***** Entries

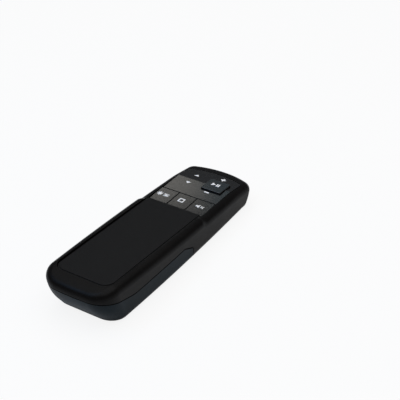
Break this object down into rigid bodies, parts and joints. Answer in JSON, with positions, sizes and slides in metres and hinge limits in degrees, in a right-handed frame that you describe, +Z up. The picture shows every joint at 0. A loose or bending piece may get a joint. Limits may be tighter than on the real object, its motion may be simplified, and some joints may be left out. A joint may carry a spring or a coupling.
{
  "type": "presentation clicker",
  "caption": "Wedge-shaped hand-held wireless slide clicker with a four-way rocker, a raised play key, a key row, a palm panel, a sliding battery cover and a laser.",
  "frame": {"origin": "middle of the outline on the plane that the underside rests on", "axes": "+X to the right as seen from above with the nose away, +Y towards the nose, +Z up"},
  "size_m": [0.0432, 0.1348, 0.0231],
  "materials": {
    "soft_black": "soft-touch matte",
    "case_black": "fine matte",
    "panel_grey": "fine texture",
    "key_black": "satin",
    "frame_grey": "moulded",
    "plunger_white": "moulded",
    "switch_metal": "stamped",
    "board_green": "solder mask",
    "chip_black": "moulded",
    "screw_steel": "plated",
    "barrel_brass": "turned",
    "clear_window": "clear",
    "lead_red": "insulation",
    "cell_wrap": "shrink wrap",
    "contact_nickel": "nickel plated"
  },
  "bodies": {
    "housing": {"upper_housing": "soft_black", "lower_housing": "case_black", "palm_panel": "panel_grey", "key_frame": "frame_grey", "rocker_plungers": "plunger_white", "switch_bodies": "switch_metal", "circuit_board": "board_green", "main_chip": "chip_black", "radio_chip": "chip_black", "crystal_can": "switch_metal", "board_screws": "screw_steel", "laser_barrel": "barrel_brass", "laser_lens": "clear_window", "laser_diode": "barrel_brass", "laser_window": "clear_window", "laser_leads": "lead_red", "left_cell": "cell_wrap", "right_cell": "cell_wrap", "bridge_contact": "contact_nickel", "positive_contact": "contact_nickel", "negative_contact": "contact_nickel", "contact_springs": "contact_nickel", "case_screws": "screw_steel", "receiver_body": "case_black", "receiver_plug": "contact_nickel"},
    "cover": {"battery_cover": "case_black"},
    "cradle": {"rocker_cradle": "frame_grey"},
    "rocker": {"rocker_plate": "key_black"},
    "play": {"play_key": "key_black", "play_key_plunger": "plunger_white"},
    "pointer": {"pointer_key": "key_black", "pointer_key_plunger": "plunger_white"},
    "stop": {"stop_key": "key_black", "stop_key_plunger": "plunger_white"},
    "mute": {"mute_key": "key_black", "mute_key_plunger": "plunger_white"}
  },
  "joints": [
    {"name": "battery_cover_slide", "type": "slide", "parent": "housing", "child": "cover", "axis": [0, -1, 0], "range_m": [0, 0.072]},
    {"name": "rocker_tip", "type": "hinge", "parent": "housing", "child": "cradle", "pos_m": [-0.003, 0.04666, 0.01274], "axis": [1, 0, 0], "range_deg": [-1.5, 1.5], "stiffness_Nm_per_rad": 0.6},
    {"name": "rocker_lean", "type": "hinge", "parent": "cradle", "child": "rocker", "pos_m": [-0.003, 0.04666, 0.01274], "axis": [0, 0.9978, -0.0663], "range_deg": [-1.3, 1.3], "stiffness_Nm_per_rad": 0.6},
    {"name": "play_press", "type": "slide", "parent": "housing", "child": "play", "axis": [0, -0.0663, -0.9978], "range_m": [0, 0.0004], "stiffness_N_per_m": 450},
    {"name": "pointer_press", "type": "slide", "parent": "housing", "child": "pointer", "axis": [0, -0.0663, -0.9978], "range_m": [0, 0.0004], "stiffness_N_per_m": 350},
    {"name": "stop_press", "type": "slide", "parent": "housing", "child": "stop", "axis": [0, -0.0663, -0.9978], "range_m": [0, 0.0004], "stiffness_N_per_m": 350},
    {"name": "mute_press", "type": "slide", "parent": "housing", "child": "mute", "axis": [0, -0.0663, -0.9978], "range_m": [0, 0.0004], "stiffness_N_per_m": 350}
  ]
}
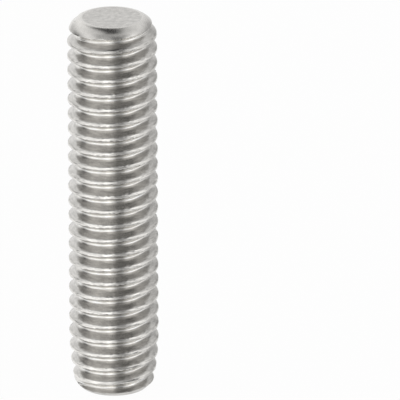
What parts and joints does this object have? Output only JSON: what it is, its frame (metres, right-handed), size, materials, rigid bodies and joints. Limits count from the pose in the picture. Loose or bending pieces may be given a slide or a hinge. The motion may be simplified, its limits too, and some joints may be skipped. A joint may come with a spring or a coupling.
{
  "type": "grub set screw",
  "caption": "Headless stainless steel set screw with a right-hand thread over its whole length, a hex socket at one end and a flat point at the other.",
  "frame": {"origin": "centre of the rim of the socket face, on the screw's axis, where the screw stands", "axes": "+Z along the screw's axis from the socket face to the flat point, +X through a corner of the hex socket"},
  "size_m": [0.0058, 0.0058, 0.0254],
  "materials": {
    "stainless": "rolled thread with satin flanks, bright crests and a fine turned grain on the end faces"
  },
  "bodies": {
    "root": {"set_screw": "stainless"}
  },
  "joints": []
}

**********

* What to produce: All of the data needs to be printed once more, exactly.

* The reply:
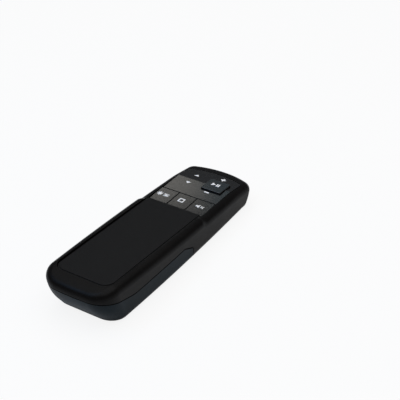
Break this object down into rigid bodies, parts and joints. Answer in JSON, with positions, sizes and slides in metres and hinge limits in degrees, in a right-handed frame that you describe, +Z up. The picture shows every joint at 0. A loose or bending piece may get a joint. Limits may be tighter than on the real object, its motion may be simplified, and some joints may be left out. A joint may carry a spring or a coupling.
{
  "type": "presentation clicker",
  "caption": "Wedge-shaped hand-held wireless slide clicker with a four-way rocker, a raised play key, a key row, a palm panel, a sliding battery cover and a laser.",
  "frame": {"origin": "middle of the outline on the plane that the underside rests on", "axes": "+X to the right as seen from above with the nose away, +Y towards the nose, +Z up"},
  "size_m": [0.0432, 0.1348, 0.0231],
  "materials": {
    "soft_black": "soft-touch matte",
    "case_black": "fine matte",
    "panel_grey": "fine texture",
    "key_black": "satin",
    "frame_grey": "moulded",
    "plunger_white": "moulded",
    "switch_metal": "stamped",
    "board_green": "solder mask",
    "chip_black": "moulded",
    "screw_steel": "plated",
    "barrel_brass": "turned",
    "clear_window": "clear",
    "lead_red": "insulation",
    "cell_wrap": "shrink wrap",
    "contact_nickel": "nickel plated"
  },
  "bodies": {
    "housing": {"upper_housing": "soft_black", "lower_housing": "case_black", "palm_panel": "panel_grey", "key_frame": "frame_grey", "rocker_plungers": "plunger_white", "switch_bodies": "switch_metal", "circuit_board": "board_green", "main_chip": "chip_black", "radio_chip": "chip_black", "crystal_can": "switch_metal", "board_screws": "screw_steel", "laser_barrel": "barrel_brass", "laser_lens": "clear_window", "laser_diode": "barrel_brass", "laser_window": "clear_window", "laser_leads": "lead_red", "left_cell": "cell_wrap", "right_cell": "cell_wrap", "bridge_contact": "contact_nickel", "positive_contact": "contact_nickel", "negative_contact": "contact_nickel", "contact_springs": "contact_nickel", "case_screws": "screw_steel", "receiver_body": "case_black", "receiver_plug": "contact_nickel"},
    "cover": {"battery_cover": "case_black"},
    "cradle": {"rocker_cradle": "frame_grey"},
    "rocker": {"rocker_plate": "key_black"},
    "play": {"play_key": "key_black", "play_key_plunger": "plunger_white"},
    "pointer": {"pointer_key": "key_black", "pointer_key_plunger": "plunger_white"},
    "stop": {"stop_key": "key_black", "stop_key_plunger": "plunger_white"},
    "mute": {"mute_key": "key_black", "mute_key_plunger": "plunger_white"}
  },
  "joints": [
    {"name": "battery_cover_slide", "type": "slide", "parent": "housing", "child": "cover", "axis": [0, -1, 0], "range_m": [0, 0.072]},
    {"name": "rocker_tip", "type": "hinge", "parent": "housing", "child": "cradle", "pos_m": [-0.003, 0.04666, 0.01274], "axis": [1, 0, 0], "range_deg": [-1.5, 1.5], "stiffness_Nm_per_rad": 0.6},
    {"name": "rocker_lean", "type": "hinge", "parent": "cradle", "child": "rocker", "pos_m": [-0.003, 0.04666, 0.01274], "axis": [0, 0.9978, -0.0663], "range_deg": [-1.3, 1.3], "stiffness_Nm_per_rad": 0.6},
    {"name": "play_press", "type": "slide", "parent": "housing", "child": "play", "axis": [0, -0.0663, -0.9978], "range_m": [0, 0.0004], "stiffness_N_per_m": 450},
    {"name": "pointer_press", "type": "slide", "parent": "housing", "child": "pointer", "axis": [0, -0.0663, -0.9978], "range_m": [0, 0.0004], "stiffness_N_per_m": 350},
    {"name": "stop_press", "type": "slide", "parent": "housing", "child": "stop", "axis": [0, -0.0663, -0.9978], "range_m": [0, 0.0004], "stiffness_N_per_m": 350},
    {"name": "mute_press", "type": "slide", "parent": "housing", "child": "mute", "axis": [0, -0.0663, -0.9978], "range_m": [0, 0.0004], "stiffness_N_per_m": 350}
  ]
}
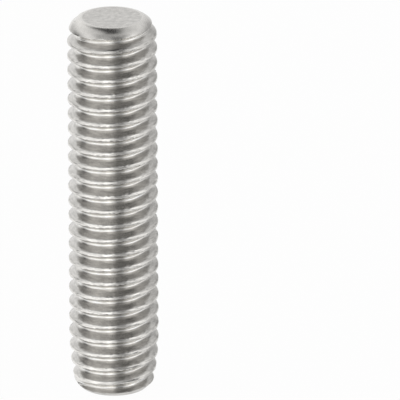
What parts and joints does this object have? Output only JSON: what it is, its frame (metres, right-handed), size, materials, rigid bodies and joints. Limits count from the pose in the picture. Loose or bending pieces may be given a slide or a hinge. The motion may be simplified, its limits too, and some joints may be skipped. A joint may come with a spring or a coupling.
{
  "type": "grub set screw",
  "caption": "Headless stainless steel set screw with a right-hand thread over its whole length, a hex socket at one end and a flat point at the other.",
  "frame": {"origin": "centre of the rim of the socket face, on the screw's axis, where the screw stands", "axes": "+Z along the screw's axis from the socket face to the flat point, +X through a corner of the hex socket"},
  "size_m": [0.0058, 0.0058, 0.0254],
  "materials": {
    "stainless": "rolled thread with satin flanks, bright crests and a fine turned grain on the end faces"
  },
  "bodies": {
    "root": {"set_screw": "stainless"}
  },
  "joints": []
}